[Records from a data source]
Begin

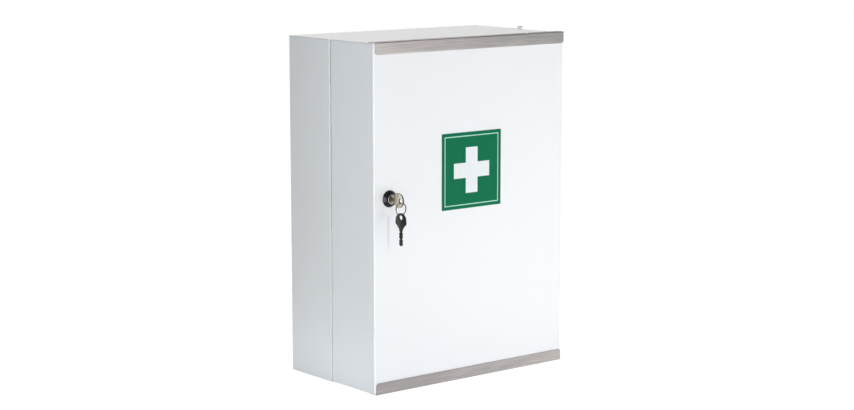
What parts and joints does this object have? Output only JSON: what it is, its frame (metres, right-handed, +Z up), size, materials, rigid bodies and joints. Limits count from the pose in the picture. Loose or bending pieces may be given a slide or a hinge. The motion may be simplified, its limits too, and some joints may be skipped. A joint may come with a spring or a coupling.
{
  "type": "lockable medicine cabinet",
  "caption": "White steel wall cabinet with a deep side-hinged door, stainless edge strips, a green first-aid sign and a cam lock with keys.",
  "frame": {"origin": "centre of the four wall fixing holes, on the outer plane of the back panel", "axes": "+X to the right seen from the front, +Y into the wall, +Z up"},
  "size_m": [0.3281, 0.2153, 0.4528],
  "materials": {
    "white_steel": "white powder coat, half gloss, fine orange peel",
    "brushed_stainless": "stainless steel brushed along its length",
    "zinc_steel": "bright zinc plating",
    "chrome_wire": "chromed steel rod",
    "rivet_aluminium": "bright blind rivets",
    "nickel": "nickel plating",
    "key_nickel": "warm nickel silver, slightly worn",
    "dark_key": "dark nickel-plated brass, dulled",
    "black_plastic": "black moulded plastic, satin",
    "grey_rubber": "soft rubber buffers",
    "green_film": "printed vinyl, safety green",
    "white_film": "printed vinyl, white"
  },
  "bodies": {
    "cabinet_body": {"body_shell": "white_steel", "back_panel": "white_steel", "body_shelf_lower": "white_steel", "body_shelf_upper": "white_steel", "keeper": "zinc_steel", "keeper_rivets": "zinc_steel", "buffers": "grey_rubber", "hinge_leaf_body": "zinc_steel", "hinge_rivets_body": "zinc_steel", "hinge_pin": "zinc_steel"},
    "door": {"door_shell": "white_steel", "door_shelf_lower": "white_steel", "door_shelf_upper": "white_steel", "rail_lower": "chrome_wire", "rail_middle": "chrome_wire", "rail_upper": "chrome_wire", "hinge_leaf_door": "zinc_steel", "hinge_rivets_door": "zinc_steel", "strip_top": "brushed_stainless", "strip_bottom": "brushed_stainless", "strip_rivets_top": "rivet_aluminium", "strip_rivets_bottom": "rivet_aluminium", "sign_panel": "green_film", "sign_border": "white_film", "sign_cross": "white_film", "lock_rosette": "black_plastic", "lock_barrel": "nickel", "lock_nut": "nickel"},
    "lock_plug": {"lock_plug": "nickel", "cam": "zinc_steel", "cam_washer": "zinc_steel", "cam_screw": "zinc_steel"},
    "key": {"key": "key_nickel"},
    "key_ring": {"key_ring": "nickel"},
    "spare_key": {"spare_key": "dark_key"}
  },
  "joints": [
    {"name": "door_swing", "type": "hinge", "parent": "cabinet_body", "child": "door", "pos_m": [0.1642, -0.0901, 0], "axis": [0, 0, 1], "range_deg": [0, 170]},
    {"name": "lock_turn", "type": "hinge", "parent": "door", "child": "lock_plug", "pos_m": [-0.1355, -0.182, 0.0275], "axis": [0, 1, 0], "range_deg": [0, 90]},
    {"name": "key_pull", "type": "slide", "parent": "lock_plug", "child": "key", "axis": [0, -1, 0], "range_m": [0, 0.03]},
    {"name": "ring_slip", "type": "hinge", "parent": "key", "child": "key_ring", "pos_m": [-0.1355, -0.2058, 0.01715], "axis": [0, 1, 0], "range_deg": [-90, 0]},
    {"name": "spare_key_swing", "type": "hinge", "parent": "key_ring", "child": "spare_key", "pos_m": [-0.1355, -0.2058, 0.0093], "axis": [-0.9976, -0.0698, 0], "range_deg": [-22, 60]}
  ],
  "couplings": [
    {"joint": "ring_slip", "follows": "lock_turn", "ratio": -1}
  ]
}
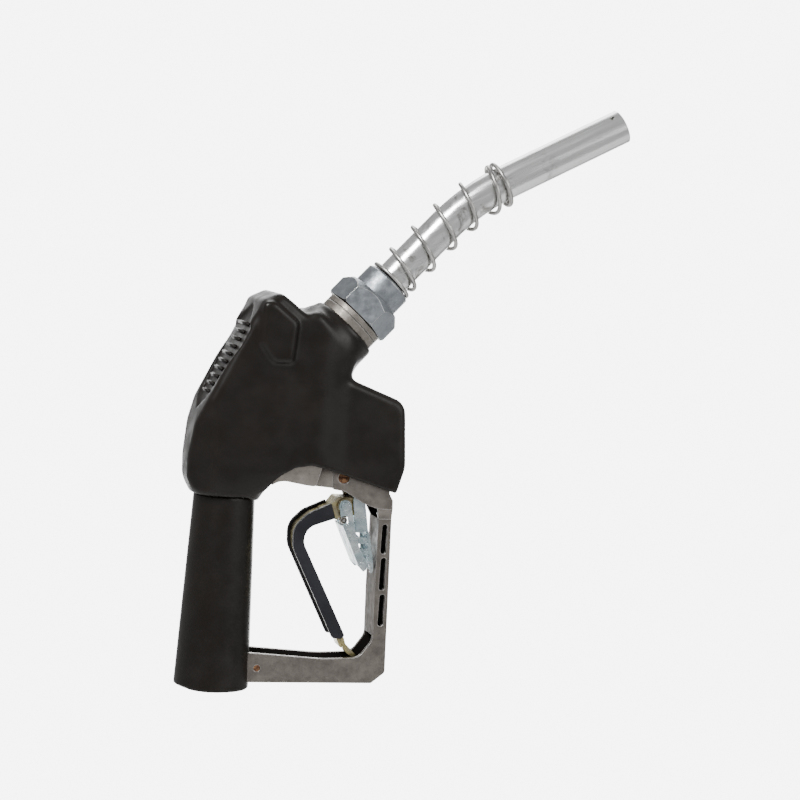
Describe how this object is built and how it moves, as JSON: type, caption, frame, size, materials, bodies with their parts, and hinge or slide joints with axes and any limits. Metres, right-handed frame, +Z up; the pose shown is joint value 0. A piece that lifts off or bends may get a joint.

End

The request: Repeat the whole listing exactly, keeping every line intact.

Problem solution:
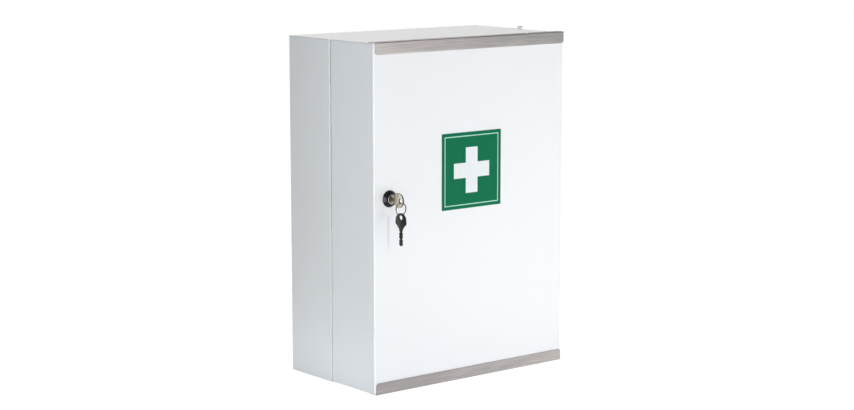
What parts and joints does this object have? Output only JSON: what it is, its frame (metres, right-handed, +Z up), size, materials, rigid bodies and joints. Limits count from the pose in the picture. Loose or bending pieces may be given a slide or a hinge. The motion may be simplified, its limits too, and some joints may be skipped. A joint may come with a spring or a coupling.
{
  "type": "lockable medicine cabinet",
  "caption": "White steel wall cabinet with a deep side-hinged door, stainless edge strips, a green first-aid sign and a cam lock with keys.",
  "frame": {"origin": "centre of the four wall fixing holes, on the outer plane of the back panel", "axes": "+X to the right seen from the front, +Y into the wall, +Z up"},
  "size_m": [0.3281, 0.2153, 0.4528],
  "materials": {
    "white_steel": "white powder coat, half gloss, fine orange peel",
    "brushed_stainless": "stainless steel brushed along its length",
    "zinc_steel": "bright zinc plating",
    "chrome_wire": "chromed steel rod",
    "rivet_aluminium": "bright blind rivets",
    "nickel": "nickel plating",
    "key_nickel": "warm nickel silver, slightly worn",
    "dark_key": "dark nickel-plated brass, dulled",
    "black_plastic": "black moulded plastic, satin",
    "grey_rubber": "soft rubber buffers",
    "green_film": "printed vinyl, safety green",
    "white_film": "printed vinyl, white"
  },
  "bodies": {
    "cabinet_body": {"body_shell": "white_steel", "back_panel": "white_steel", "body_shelf_lower": "white_steel", "body_shelf_upper": "white_steel", "keeper": "zinc_steel", "keeper_rivets": "zinc_steel", "buffers": "grey_rubber", "hinge_leaf_body": "zinc_steel", "hinge_rivets_body": "zinc_steel", "hinge_pin": "zinc_steel"},
    "door": {"door_shell": "white_steel", "door_shelf_lower": "white_steel", "door_shelf_upper": "white_steel", "rail_lower": "chrome_wire", "rail_middle": "chrome_wire", "rail_upper": "chrome_wire", "hinge_leaf_door": "zinc_steel", "hinge_rivets_door": "zinc_steel", "strip_top": "brushed_stainless", "strip_bottom": "brushed_stainless", "strip_rivets_top": "rivet_aluminium", "strip_rivets_bottom": "rivet_aluminium", "sign_panel": "green_film", "sign_border": "white_film", "sign_cross": "white_film", "lock_rosette": "black_plastic", "lock_barrel": "nickel", "lock_nut": "nickel"},
    "lock_plug": {"lock_plug": "nickel", "cam": "zinc_steel", "cam_washer": "zinc_steel", "cam_screw": "zinc_steel"},
    "key": {"key": "key_nickel"},
    "key_ring": {"key_ring": "nickel"},
    "spare_key": {"spare_key": "dark_key"}
  },
  "joints": [
    {"name": "door_swing", "type": "hinge", "parent": "cabinet_body", "child": "door", "pos_m": [0.1642, -0.0901, 0], "axis": [0, 0, 1], "range_deg": [0, 170]},
    {"name": "lock_turn", "type": "hinge", "parent": "door", "child": "lock_plug", "pos_m": [-0.1355, -0.182, 0.0275], "axis": [0, 1, 0], "range_deg": [0, 90]},
    {"name": "key_pull", "type": "slide", "parent": "lock_plug", "child": "key", "axis": [0, -1, 0], "range_m": [0, 0.03]},
    {"name": "ring_slip", "type": "hinge", "parent": "key", "child": "key_ring", "pos_m": [-0.1355, -0.2058, 0.01715], "axis": [0, 1, 0], "range_deg": [-90, 0]},
    {"name": "spare_key_swing", "type": "hinge", "parent": "key_ring", "child": "spare_key", "pos_m": [-0.1355, -0.2058, 0.0093], "axis": [-0.9976, -0.0698, 0], "range_deg": [-22, 60]}
  ],
  "couplings": [
    {"joint": "ring_slip", "follows": "lock_turn", "ratio": -1}
  ]
}
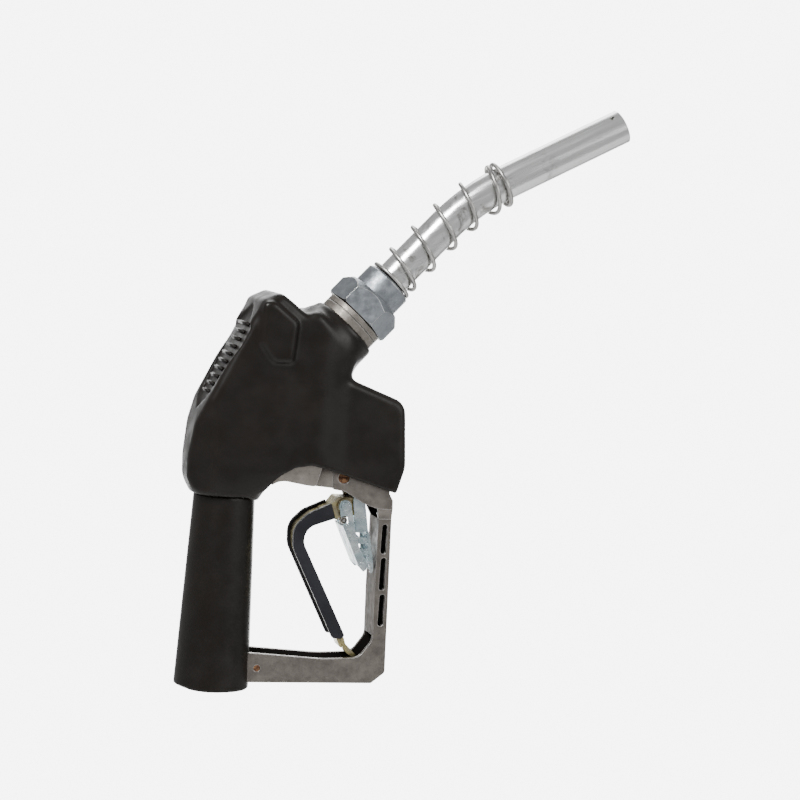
Describe how this object is built and how it moves, as JSON: type, caption, frame, size, materials, bodies with their parts, and hinge or slide joints with axes and any limits. Metres, right-handed frame, +Z up; the pose shown is joint value 0. A piece that lifts off or bends may get a joint.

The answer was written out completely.